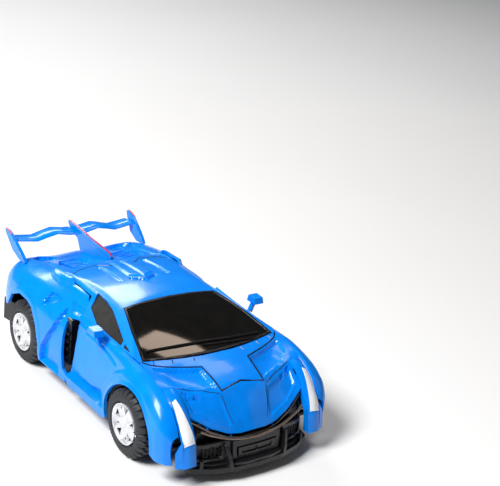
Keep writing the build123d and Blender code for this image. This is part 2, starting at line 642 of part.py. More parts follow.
def chest_frame():
    """Black frame that joins hood, grille and splitter to the chest and shoulder pins."""
    y, z = CHEST_PIVOT
    frame = slab(-20.1, 20.1, -57.4, -55.2, 6.6, 15.9)
    rail = side_prism([(-57.4, 10.0), (-57.4, 15.9), (-53.8, 20.7), (y, z + 2.2), (y, z - 2.2), (-54, 10.0)], *RAIL_SPAN)
    boss = side_prism([(-57.4, 10.0), (-57.4, 15.9), (-53.6, 20.4), (y, z + 2.0), (y, z - 2.0), (-54, 10.0)], *BOSS_SPAN)
    for shape, (low, high) in ((rail, RAIL_SPAN), (boss, BOSS_SPAN)):
        shape += rod_x(2.2, low, high, y, z)
        shape -= rod_x(PIN_RADIUS, low - 1, high + 1, y, z)
        frame += shape
        frame += flipped(shape)
    x, y = SHOULDER
    for low, high in (SHOULDER_LOWER, SHOULDER_UPPER):
        bracket = slab(20.0, x, y + 0.8, y + 2.6, low, high)
        bracket += rod_z(BRACKET_RADIUS, low, high, x, y)
        bracket -= rod_z(SMALL_PIN_RADIUS, low - 1, high + 1, x, y)
        frame += bracket
        frame += flipped(bracket)
    return frame


def chest_pins():
    return pair(rod_x(PIN_RADIUS, 8.4, 20.1, *CHEST_PIVOT))


def shoulder_pins():
    return pair(rod_z(SMALL_PIN_RADIUS, SHOULDER_LOWER[0], SHOULDER_UPPER[1], *SHOULDER))


# ---- cowl and head ------------------------------------------------------
def cowl_panel():
    plate = side_prism(plate_profile(HOOD_LINE, WALL, 13.4), -CHEST_HALF, CHEST_HALF)
    plate &= plan_prism(cowl_plan(0.0), 0, 40)
    y, z = HEAD_PIVOT
    lug = side_prism([(y - 1.4, z), (y - 0.9, z + 2.2), (y + 1.4, z + 2.4), (y + 1.4, z)], *LUG_SPAN)
    lug += rod_x(1.4, *LUG_SPAN, y, z)
    lug -= rod_x(SMALL_PIN_RADIUS + RUNNING_CLEARANCE, 12, 16, y, z)
    return plate + lug + flipped(lug)


def head_bracket():
    """Two posts on the chest that hold the ends of the cowl pin."""
    y, z = HEAD_PIVOT
    post = side_prism([(y - 0.8, z + 0.4), (y - 9.0, z - 6.5), (y - 7.4, z - 6.5), (y + 0.8, z - 0.8)], *RAIL_SPAN)
    post += rod_x(1.1, *RAIL_SPAN, y, z)
    post -= rod_x(SMALL_PIN_RADIUS, 17, 21, y, z)
    return pair(post)


def head_pin():
    return pair(rod_x(SMALL_PIN_RADIUS, LUG_SPAN[0] - 1.2, RAIL_SPAN[1], *HEAD_PIVOT))


def head_frame(shape):
    """Lay a head part, modelled upright and facing -Y on its neck, under the cowl."""
    y, z = HEAD_PIVOT
    return Pos(0, y, z) * Rot(HEAD_TURN, 0, 0) * shape


def helmet():
    """Helmet shell, upright, as seen with the car stood up."""
    profile = [(-6.6, 4.2), (-7.6, 7.4), (-7.2, 10.2), (-5.6, 11.8), (-3.2, 12.2), (-2.4, 10.0), (-2.4, 4.0)]
    body = side_prism(profile, -4.0, 4.0)
    body -= slab(-2.9, 2.9, -9.0, -5.2, 3, 10.2)
    body -= slab(-2.2, 2.2, -5.3, -2.0, 3, 5.2)
    crest = side_prism([(-7.9, 9.0), (-7.9, 10.2), (-4.8, 12.4), (-3.4, 12.2), (-7.0, 9.0)], -0.8, 0.8)
    crest -= slab(-2.9, 2.9, -9.0, -5.2, 3, 10.2)
    ear = slab(4.0, 4.8, -6.4, -3.8, 6.2, 11.0)
    return head_frame(body + crest + ear + flipped(ear))


def face():
    """Plain robot mask: brow, nose ridge, mouth plate and chin."""
    mask = side_prism([(-5.2, 4.0), (-7.0, 4.2), (-7.5, 5.4), (-7.1, 7.8), (-6.6, 10.2), (-5.2, 10.2)], -2.8, 2.8)
    mask -= slab(-2.3, -0.5, -9.0, -6.5, 8.0, 9.0)
    mask -= slab(0.5, 2.3, -9.0, -6.5, 8.0, 9.0)
    return head_frame(mask)


def neck():
    stem = slab(-2.2, 2.2, -5.1, -2.8, 0.4, 5.2) + slab(-2.2, 2.2, -5.1, 0.0, -0.6, 1.0)
    half = LUG_SPAN[0] - 0.2
    socket = rod_x(SMALL_PIN_RADIUS + RUNNING_CLEARANCE, half - 1.2, half + 1.0, 0, 0)
    bar = rod_x(1.2, -half, half, 0, 0) + stem - socket - flipped(socket)
    return head_frame(bar)


# ---- side modules: door and fender, which become the arms -----------------
def arm_profile(inset):
    """Side outline of door and fender; with an inset, the hollow inside it, open under the fender."""
    low = 9.6 if inset == 0 else -2.4
    front = FENDER_FRONT_Y + (FENDER_FRONT_WALL if inset > 0 else 0)
    rear = DOOR_REAR_Y - inset
    top = [(-50.6, 26.8), (-44, 29.4), (-34, 31.0), (-20, 31.4)]
    return [(front, low), (front, 17.6)] + [(y, z - inset) for y, z in top] \
        + [(rear, 32.6 - inset), (rear, 6.5 + inset), (-20.6, 6.5 + inset), (-24.0, 7.6 + inset), (-24.0, low)]


def side_panel():
    """Door and fender in one shell, open towards the car's middle."""
    plan = [(ARM_TOP_INNER, -55.8)] + SIDE_PLAN + [(ARM_TOP_INNER, 6)]
    inner_plan = [(15, -62), (28.0, FENDER_FRONT_Y)] + [(x - WALL, y) for x, y in SIDE_PLAN[1:]] + [(15, 6)]
    outer = side_prism(arm_profile(0.0), ARM_TOP_INNER, 35) & plan_prism(plan, 0, 40)
    outer &= front_prism([(20, 0), (33.9, 0)] + SIDE_SECTION + [(20, 34.6)], -65, 10)
    inner = side_prism(arm_profile(WALL), 15, 35) & plan_prism(inner_plan, 0, 40)
    section = [(x - WALL, z - WALL * 0.6) for x, z in SIDE_SECTION]
    inner &= front_prism([(15, -5), (32.5, -5)] + section + [(15, 33.2)], -65, 10)
    shell = outer - inner - slab(20, CABIN_HALF + 0.4, -33.5, 10, 29.4, 50) - mirror_housing()
    shell -= rod_x(WHEEL_WELL_RADIUS, 20, 40, FRONT_AXLE_Y, TYRE_RADIUS)
    shell -= slab(20, 40, FRONT_AXLE_Y - WHEEL_WELL_RADIUS, -25.0, -1, TYRE_RADIUS) \
        & slab(20, 40, -46.5, -25.0, -1, TYRE_RADIUS)
    shell -= slab(20, 40, -52.4, -24.2, -1, 9.0)
    shell -= slab(20, SHOULDER[0] - 0.7, -60, -50, SHOULDER_LOWER[0] - 1, SHOULDER_UPPER[1] + 0.5)
    wall_rear = slab(LINER_INNER + 1.4, 33.0, -22.9, -21.7, 7.6, 24.0)
    wall_rear &= front_prism([(20, 0), (33.0, 0), (33.0, 18), (31.0, 24.0), (20, 24.0)], -65, 10)
    return shell + wall_rear


def wheel_liner():
    """Inner plate of the fender, with the shoulder knuckle and the axle boss."""
    plate = side_prism([(-48.0, 8.0), (-48.0, 18.0), (-43.0, 23.0), (-30.0, 24.0), (-4.0, 24.0), (-4.0, 9.0),
                        (-20.0, 8.0)], LINER_INNER, LINER_INNER + 1.4)
    low, high = KNUCKLE_SPAN
    web = slab(LINER_INNER, 30.4, -49.2, -48.0, low, high)
    link = slab(SHOULDER[0] - 0.8, 30.4, SHOULDER[1], -48.0, low, high)
    plate += web + link + rod_z(KNUCKLE_RADIUS, low, high, *SHOULDER)
    plate -= rod_z(SMALL_PIN_RADIUS + RUNNING_CLEARANCE, low - 1, high + 1, *SHOULDER)
    return plate - rod_x(AXLE_RADIUS, 20, 30, FRONT_AXLE_Y, TYRE_RADIUS)


def upper_arm():
    """Black box inside the door that fills out the arm."""
    box = slab(LINER_INNER + 1.4, 30.4, -21.7, -2.0, 11.0, 23.4)
    return box - slab(LINER_INNER, 29.2, -20.5, -3.2, 12.2, 22.2)


def stub_axle():
    """Pin that carries one front wheel, with a riveted cap inside."""
    pin = rod_x(AXLE_RADIUS, LINER_INNER - 0.1, WHEEL_OUTER_X - 2.8, FRONT_AXLE_Y, TYRE_RADIUS)
    collar = rod_x(1.7, LINER_INNER - 0.3, LINER_INNER, FRONT_AXLE_Y, TYRE_RADIUS)
    return pin + collar


def mirror_housing():
    """Door mirror on a short stalk."""
    stalk = front_prism([(30.0, 29.8), (31.2, 29.4), (32.6, 33.0), (31.4, 33.2)], -14.2, -12.6)
    head = side_prism([(-16.2, 33.2), (-15.4, 35.2), (-11.6, 35.4), (-11.0, 33.0)], 30.6, 34.4)
    return stalk + head


# ---- build and write ------------------------------------------------------
def front_rim():
    """Rim bored to run on its stub axle."""
    return rim() - rod_x(AXLE_RADIUS + RUNNING_CLEARANCE, -20, -2.6, 0, 0)


def rear_rim():
    """Rim bored to be pressed on the rear axle."""
    return rim() - rod_x(AXLE_RADIUS, -20, -2.6, 0, 0)


def rear_axle():
    half = WHEEL_OUTER_X - 2.6
    return rod_x(AXLE_RADIUS, -half, half, REAR_AXLE_Y, TYRE_RADIUS)


def build():
    os.makedirs("parts", exist_ok=True)
    blade, end_plate = rear_wing()
    single = {
        "rear_body_shell": rear_body_shell(), "rear_bumper": rear_bumper(), "rear_fin": rear_fin(),
        "wing_blade": blade - rear_fin(), "wing_end_plates": pair(end_plate), "tail_lights": pair(tail_light()),
        "side_intakes": pair(side_intake()), "chassis_base": chassis_base(), "foot_deck": foot_deck(),
        "latch_slider": latch_slider(), "latch_spring": latch_spring(), "hip_pins": hip_pins(),
        "hip_springs": hip_springs(), "base_screws": base_screws(), "motor_housing": motor_housing(),
        "rear_axle": rear_axle(), "drive_gear": drive_gear(), "idler_gear": idler_gear(), "flywheel": flywheel(),
        "cabin_shell": cabin_shell(), "windshield": cabin_glass(windshield_region()), "wiper_arm": wiper(),
        "torso_plate": torso_plate(), "shoulder_boxes": shoulder_boxes(), "chest_armour": chest_armour(),
        "waist_relief": waist_relief(), "pelvis_armour": pelvis_armour(), "leg_armour": leg_armour(),
        "latch_hook": latch_hook(), "hood_shell": hood_shell(), "headlights": pair(headlight()),
        "front_grille": front_grille(), "bumper_button": bumper_button(), "splitter": splitter(),
        "chest_frame": chest_frame(), "chest_pins": chest_pins(), "shoulder_pins": shoulder_pins(),
        "cowl_panel": cowl_panel(), "head_brackets": head_bracket(), "head_pin": head_pin(),
        "helmet": helmet(), "robot_face": face(), "neck": neck(),
        "side_windows": pair(cabin_glass(side_window_region())),
    }
    sided = {"side_panel": side_panel(), "wheel_liner": wheel_liner(), "upper_arm": upper_arm(),
             "stub_axle": stub_axle(), "mirror": mirror_housing()}
    for name, shape in sided.items():
        single[name + "_right"] = shape
        single[name + "_left"] = flipped(shape)
    tyre_shape = tyre()
    for side, label in ((1, "right"), (-1, "left")):
        single["front_rim_" + label] = placed_wheel(front_rim(), side, FRONT_AXLE_Y)
        single["front_tyre_" + label] = placed_wheel(tyre_shape, side, FRONT_AXLE_Y)
    single["rear_rims"] = group([placed_wheel(rear_rim(), side, REAR_AXLE_Y) for side in (1, -1)])
    single["rear_tyres"] = group([placed_wheel(tyre_shape, side, REAR_AXLE_Y) for side in (1, -1)])
    for name, shape in single.items():
        write(name, shape)


build()
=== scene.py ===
import bmesh
import bpy
import json
import math
import numpy as np
from mathutils import Matrix, Vector
from mathutils.geometry import delaunay_2d_cdt


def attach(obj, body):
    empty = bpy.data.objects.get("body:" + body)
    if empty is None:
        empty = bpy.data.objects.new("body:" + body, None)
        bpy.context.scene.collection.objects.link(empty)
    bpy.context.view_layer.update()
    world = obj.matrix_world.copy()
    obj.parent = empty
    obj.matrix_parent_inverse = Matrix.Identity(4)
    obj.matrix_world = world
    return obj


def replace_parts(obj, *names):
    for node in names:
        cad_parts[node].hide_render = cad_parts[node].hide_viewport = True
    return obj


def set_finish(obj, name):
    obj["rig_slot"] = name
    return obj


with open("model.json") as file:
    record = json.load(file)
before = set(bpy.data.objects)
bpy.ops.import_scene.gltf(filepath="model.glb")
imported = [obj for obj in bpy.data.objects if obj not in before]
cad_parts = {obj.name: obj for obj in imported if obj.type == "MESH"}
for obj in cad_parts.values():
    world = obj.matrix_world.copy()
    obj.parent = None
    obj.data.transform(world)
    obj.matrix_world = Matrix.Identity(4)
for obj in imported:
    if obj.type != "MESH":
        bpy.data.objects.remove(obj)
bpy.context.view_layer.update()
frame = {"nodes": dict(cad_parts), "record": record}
MM = 0.001


# ---- materials
COAT_ROUGHNESS = 0.06
GRAIN_SCALE = 2400
GRAIN_DEPTH = 0.0001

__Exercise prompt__
All lines from the one that contains "group([placed_wheel(rear_rim(), side, REAR_AXLE_Y)" through the end of the material are to be quoted exactly, with both ends included.

__Task answer__
    single["rear_rims"] = group([placed_wheel(rear_rim(), side, REAR_AXLE_Y) for side in (1, -1)])
    single["rear_tyres"] = group([placed_wheel(tyre_shape, side, REAR_AXLE_Y) for side in (1, -1)])
    for name, shape in single.items():
        write(name, shape)


build()
=== scene.py ===
import bmesh
import bpy
import json
import math
import numpy as np
from mathutils import Matrix, Vector
from mathutils.geometry import delaunay_2d_cdt


def attach(obj, body):
    empty = bpy.data.objects.get("body:" + body)
    if empty is None:
        empty = bpy.data.objects.new("body:" + body, None)
        bpy.context.scene.collection.objects.link(empty)
    bpy.context.view_layer.update()
    world = obj.matrix_world.copy()
    obj.parent = empty
    obj.matrix_parent_inverse = Matrix.Identity(4)
    obj.matrix_world = world
    return obj


def replace_parts(obj, *names):
    for node in names:
        cad_parts[node].hide_render = cad_parts[node].hide_viewport = True
    return obj


def set_finish(obj, name):
    obj["rig_slot"] = name
    return obj


with open("model.json") as file:
    record = json.load(file)
before = set(bpy.data.objects)
bpy.ops.import_scene.gltf(filepath="model.glb")
imported = [obj for obj in bpy.data.objects if obj not in before]
cad_parts = {obj.name: obj for obj in imported if obj.type == "MESH"}
for obj in cad_parts.values():
    world = obj.matrix_world.copy()
    obj.parent = None
    obj.data.transform(world)
    obj.matrix_world = Matrix.Identity(4)
for obj in imported:
    if obj.type != "MESH":
        bpy.data.objects.remove(obj)
bpy.context.view_layer.update()
frame = {"nodes": dict(cad_parts), "record": record}
MM = 0.001


# ---- materials
COAT_ROUGHNESS = 0.06
GRAIN_SCALE = 2400
GRAIN_DEPTH = 0.0001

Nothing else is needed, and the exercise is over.